Not every fee is banned, but the worst form is now unlawful. Under the DMCC Act, mandatory charges that every customer must pay should be included in the up-front price rather than added late in checkout. Genuinely optional extras, and costs that depend on a choice you make (like delivery speed), can still appear later as long as they're clear.
What's the difference between drip pricing and dynamic pricing?
Drip pricing is about how a total is revealed — a low headline with compulsory fees added drip by drip as you check out. Dynamic pricing is about the price itself changing over time based on demand, timing or stock. They can overlap, but they're separate practices: one hides part of the cost, the other moves the cost up and down.

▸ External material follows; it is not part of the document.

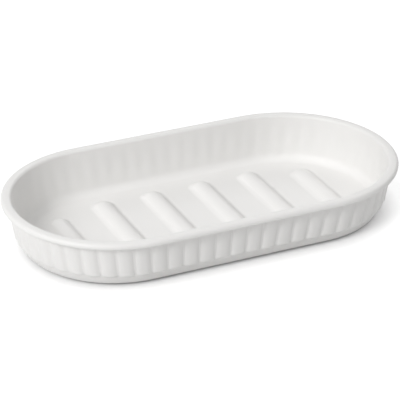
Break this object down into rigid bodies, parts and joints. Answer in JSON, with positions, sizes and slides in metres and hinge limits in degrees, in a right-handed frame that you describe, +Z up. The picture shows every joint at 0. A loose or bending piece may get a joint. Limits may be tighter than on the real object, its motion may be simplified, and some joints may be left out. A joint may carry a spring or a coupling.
{
  "type": "soap dish",
  "caption": "Shallow oval soap dish with a rolled lip, a reeded outer wall, raised ridges across the floor and small soft pads under it.",
  "frame": {"origin": "middle of the plane that the four pads stand on", "axes": "+X along the dish, +Y across it, +Z up"},
  "size_m": [0.15, 0.0816, 0.0198],
  "materials": {
    "dish": "satin white, moulded",
    "pads": "matte"
  },
  "bodies": {
    "root": {"dish_body": "dish", "pad_front_left": "pads", "pad_front_right": "pads", "pad_back_left": "pads", "pad_back_right": "pads"}
  },
  "joints": []
}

Are delivery charges a form of drip pricing?
It depends. If delivery is unavoidable to complete the order and the cost is fixed, it should be reflected in the price up front. If the charge genuinely varies by your address, chosen speed or courier, it can be shown once you've made that choice — as long as it isn't buried or misleading.
Does WEM remove hidden checkout fees?
No — an extension can't rewrite a retailer's checkout or strip out a fee it controls. What WEM does is show you the live price for the same product at other retailers, plus recorded price history, so a cheap headline that balloons with fees doesn't fool you into thinking it's the best deal. If the all-in total is worse, you can see a better option to switch to.